The 46-second clip starts out just like any of the commercials that Horning stars in twice a month. He lets car buyers know they need to come in right away to see the best selection of pre-owned vehicles they’ll find in the entire state. They’ll pay zero money, zero interest and zero payments for 90 days, he promises.

Then, 18 seconds in, it starts.

Horning begins to sing. And dance. Sort of.

“Pick out your whip. So you can nae nae,” he sings, wildly moving his body but in no way re-creating the popular dance craze.

It doesn’t stop.

“And do the stanky leg. Do the stanky leg. Throw a little stanky leg. Do the broken leg. Do the broken leg.”

His movements are Elvis meets River Dance with a dash of Michael Jackson. He grows increasingly out of breath. (And the lyric, for the record, is “Now break your legs.”)

Horning said he never intended for the commercial to go public. It was really just a joke, something he hoped would give his sales staff a laugh.

During the shoot, he told the cameraman to humor him. When he finished the usual sales pitch, he slapped his sunglasses on and began his performance.

He based it on the song by Silento that his two teenage sons like. “That Cilantro guy. Or something like that. It’s his song,” Horning said.

Horning was at the National Baseball Congress Tournament this summer when the crowd broke into dance, doing the whip, the nae nae, the stanky leg and a few other things he could only sort of recall.

“It was like synchronized swimming,” Horning said. “I looked around the stadium, and girls were doing it. Young kids were doing it. I looked at my wife and said, ‘Do you know what this is?’ And she said, ‘I have no idea.’”

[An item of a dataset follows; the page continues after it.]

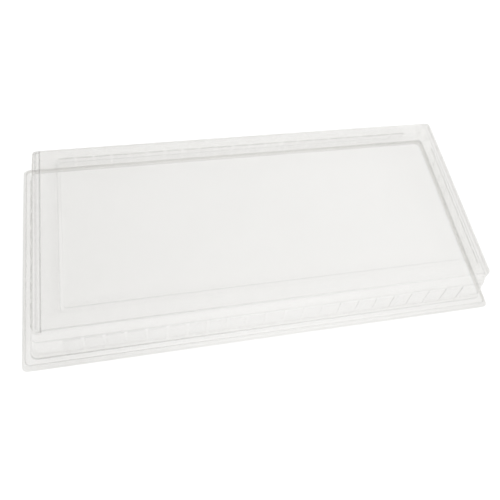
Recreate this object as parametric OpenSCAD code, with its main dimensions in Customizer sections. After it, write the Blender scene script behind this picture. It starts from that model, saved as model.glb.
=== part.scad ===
// Humidity dome: one thin clear sheet formed over a mould, open underneath.
// Millimetres. X along the length, Y along the width, Z up, rim flat on z = 0.

/* [Overall] */
// Length over the rim lip
rim_l = 559; // [466:1:671]
// Width over the rim lip
rim_w = 261; // [218:1:313]
// Height of the top border above the ground
top_h = 68.5; // [57:0.5:82]
// Thickness of the formed sheet
sheet = 0.6; // [0.5:0.05:0.8]

/* [Rim] */
// Width of the flat lip that rests on the tray
lip_w = 3.8; // [3:0.1:5]
// Height of the ledge above the lip
skirt_h = 7; // [5.8:0.1:8.4]
// Width of the ledge between the skirt and the walls
ledge_w = 6.8; // [5.5:0.1:8]
// Corner radius of the lip
lip_r = 6; // [5:0.5:8]
// Corner radius of the skirt
skirt_r = 6.5; // [5:0.5:8]

/* [Walls] */
// Lean of the end walls, base to top
end_lean = 11.6; // [10.4:0.1:14.8]
// Lean of the long walls, base to top
side_lean = 8.6; // [7.9:0.1:11.2]
// Height of the belt line round the walls
belt_z = 43; // [37:0.5:48]
// Step in at the belt line
belt_step = 0.8; // [0.7:0.05:1]
// Corner radius of the walls
wall_r = 8; // [7:0.5:9.5]
// Radius of the bend between walls and top
edge_r = 2.4; // [2:0.1:2.8]

/* [Pads] */
// Distance from one pad to the next
pad_pitch = 22.2; // [18.5:0.1:26.6]
// Groove between two pads
pad_gap = 3.4; // [3:0.1:4.1]
// Least plain wall left between a row of pads and the corner
row_margin = 26; // [22:0.5:31]
// Foot of the pads
pad_foot_z = 13; // [12:0.5:15]
// How far the pads stand out at the top
pad_proud = 1.5; // [1.2:0.1:1.8]
// How far the pads stand out at the foot
pad_proud_foot = 1; // [0.9:0.05:1.2]

/* [Centre panel] */
// Border left at the two ends
panel_end = 28; // [22:0.5:32]
// Border left along the two long sides
panel_side = 17; // [13.5:0.1:19]
// Width of the sloping step round the panel
panel_step = 4; // [3.3:0.1:4.8]
// Rise of the panel above the border
panel_rise = 1.6; // [1.4:0.1:1.9]
// Corner radius of the panel
panel_r = 2.4; // [2:0.1:2.8]

/* [Hidden] */
$fn = 32;
clear_grey = [0.93, 0.93, 0.92, 0.35];
// long enough to run out of the solid on both sides of a cut
cut = 1;
// how far a pad runs into the wall behind it
bury = 2;
// half sizes of the nested outlines, outside face
skirt_x = rim_l / 2 - lip_w;
skirt_y = rim_w / 2 - lip_w;
base_x = skirt_x - ledge_w;
base_y = skirt_y - ledge_w;
top_x = base_x - end_lean;
top_y = base_y - side_lean;
// share of the wall height reached at the belt line
belt_part = (belt_z - skirt_h) / (top_h - skirt_h);
belt_x = base_x - end_lean * belt_part;
belt_y = base_y - side_lean * belt_part;
// as many pads as fit on each wall between its two margins
pads_long = floor((2 * (belt_x - row_margin) + pad_gap) / pad_pitch);
pads_end = floor((2 * (belt_y - row_margin) + pad_gap) / pad_pitch);
panel_x = top_x - panel_end;
panel_y = top_y - panel_side;

dome_cover();

// the formed sheet is the outer form less the same form one sheet further in
module dome_cover() {
    color(clear_grey)
    difference() {
        union() {
            outline_block(rim_l / 2, rim_w / 2, lip_r, 0, sheet);
            formed(0, 0);
        }
        formed(sheet, cut);
    }
}

// solid with every face moved in by skin; below is how far it runs under z = 0
module formed(skin, below) {
    outline_block(skirt_x - skin, skirt_y - skin, skirt_r - skin,
                  -below, skirt_h - skin + below);
    lower_wall(skin);
    upper_wall(skin);
    raised_panel(skin);
    pad_rows(skin);
}

// upright block with rounded corners, half sizes hx and hy
module outline_block(hx, hy, r, z, h) {
    translate([0, 0, z])
    linear_extrude(height = h) {
        square([2 * (hx - r), 2 * hy], center = true);
        square([2 * hx, 2 * (hy - r)], center = true);
        for (sx = [-1, 1]) for (sy = [-1, 1])
            translate([sx * (hx - r), sy * (hy - r)]) circle(r = r);
    }
}

// four thin corner discs, the points a hull is drawn round
module corner_discs(hx, hy, r, z) {
    for (sx = [-1, 1]) for (sy = [-1, 1])
        translate([sx * (hx - r), sy * (hy - r), z])
            cylinder(r = r, h = 0.01);
}

// wall from the ledge to the belt line
module lower_wall(skin) {
    hull() {
        corner_discs(base_x - skin, base_y - skin, wall_r - skin, skirt_h - skin - cut);
        corner_discs(belt_x - skin, belt_y - skin, wall_r - skin, belt_z - skin);
    }
}

// wall from the belt line to the top, with the bend into the top face
module upper_wall(skin) {
    r = wall_r - belt_step - skin;
    hull() {
        corner_discs(belt_x - belt_step - skin, belt_y - belt_step - skin, r,
                     belt_z - skin - cut);
        for (a = [0, 30, 60, 90])
            corner_discs(top_x - skin - edge_r * (1 - cos(a)),
                         top_y - skin - edge_r * (1 - cos(a)),
                         r - edge_r * (1 - cos(a)),
                         top_h - skin - edge_r * (1 - sin(a)));
    }
}

// raised centre panel with a sloping step all round
module raised_panel(skin) {
    hull() {
        corner_discs(panel_x - skin, panel_y - skin, panel_r + panel_step / 2,
                     top_h - skin - cut / 2);
        corner_discs(panel_x - panel_step - skin, panel_y - panel_step - skin, panel_r,
                     top_h + panel_rise - skin);
    }
}

// rows of upright pads on all four walls
module pad_rows(skin) {
    for (side = [0, 180]) rotate([0, 0, side])
        for (i = [0 : pads_long - 1])
            pad((i - (pads_long - 1) / 2) * pad_pitch, base_y, side_lean, skin);
    for (side = [90, 270]) rotate([0, 0, side])
        for (i = [0 : pads_end - 1])
            pad((i - (pads_end - 1) / 2) * pad_pitch, base_x, end_lean, skin);
}

// one pad centred at x on the wall facing -Y, whose base stands at y = -face
module pad(x, face, lean, skin) {
    w = pad_pitch - pad_gap - 2 * skin;
    foot_y = face - lean * (pad_foot_z - skirt_h) / (top_h - skirt_h);
    head_y = face - lean * belt_part;
    translate([x - w / 2, 0, 0])
    rotate([90, 0, 90])
    linear_extrude(height = w)
    polygon([
        [-foot_y + bury, pad_foot_z + skin],
        [-foot_y - pad_proud_foot + skin, pad_foot_z + skin],
        [-head_y - pad_proud + skin, belt_z - skin],
        [-head_y + bury, belt_z - skin]
    ]);
}
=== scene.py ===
import math

import bmesh
import bpy
from mathutils import Matrix, Vector


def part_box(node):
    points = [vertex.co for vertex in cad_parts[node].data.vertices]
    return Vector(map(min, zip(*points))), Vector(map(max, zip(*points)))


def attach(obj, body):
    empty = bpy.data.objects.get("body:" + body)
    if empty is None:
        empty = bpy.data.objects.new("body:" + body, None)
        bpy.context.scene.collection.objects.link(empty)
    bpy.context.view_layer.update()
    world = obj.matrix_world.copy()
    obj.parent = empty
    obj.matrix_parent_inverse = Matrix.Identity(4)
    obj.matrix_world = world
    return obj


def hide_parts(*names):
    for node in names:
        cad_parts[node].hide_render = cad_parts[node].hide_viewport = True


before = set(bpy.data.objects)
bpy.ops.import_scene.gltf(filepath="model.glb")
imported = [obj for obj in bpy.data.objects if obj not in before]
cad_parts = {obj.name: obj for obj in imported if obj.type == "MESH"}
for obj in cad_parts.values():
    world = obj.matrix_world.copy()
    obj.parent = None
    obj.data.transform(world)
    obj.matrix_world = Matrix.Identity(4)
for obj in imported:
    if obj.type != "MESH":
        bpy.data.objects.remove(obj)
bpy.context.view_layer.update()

MM = 0.001
LOW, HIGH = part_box("dome_cover")
LIP_X, LIP_Y = HIGH.x, HIGH.y
PANEL_Z = HIGH.z

# sizes of the formed sheet, in metres
SHEET = 0.6 * MM
LIP_WIDTH, LIP_RADIUS = 3.8 * MM, 6 * MM
SKIRT_RADIUS = 6.5 * MM
LEDGE_WIDTH, LEDGE_Z, LEDGE_RADIUS = 6.8 * MM, 7.0 * MM, 7.4 * MM
WALL_RADIUS, TOP_RADIUS = 8 * MM, 5 * MM
BELT_Z, BELT_STEP = 43.0 * MM, 0.8 * MM
END_LEAN, SIDE_LEAN = 11.6 * MM, 8.6 * MM
EDGE_HIGH, EDGE_END = 1.8 * MM, 5.0 * MM
PANEL_RISE = 1.6 * MM
PANEL_END, PANEL_SIDE = 28 * MM, 17 * MM
END_STEP_IN, END_STEP_DROP, END_STEP_HALF = 8.3 * MM, 1.2 * MM, 1.3 * MM

# the lower bends: how far each one reaches, and how much painted shade marks it on the long walls
# and the ends
LIP_BEND, LIP_PAINTED_SHADE = 1.2 * MM, 0.08
SKIRT_BEND, SKIRT_PAINTED_SHADE, SKIRT_END_PAINTED_SHADE = 1.3 * MM, 0.75, 0.4
WALL_BEND, WALL_PAINTED_SHADE, WALL_END_PAINTED_SHADE = 1.5 * MM, 0.85, 0.35
WALL_TURN = math.radians(80)
# painted shade along the step across each end of the top
END_STEP_PAINTED_SHADE = 1.4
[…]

Horning never got a much better idea, he admits, but he couldn’t get the song or the dance out of his head, especially since back in the day, people used to call cars “whips,” he said. Doing his version of it would surely surprise his sales staff at the next meeting.

It did.

“The ad starts off very professional, then it just snaps,” he said. “I’m sitting there, watching my whole staff, and they all started dying laughing.”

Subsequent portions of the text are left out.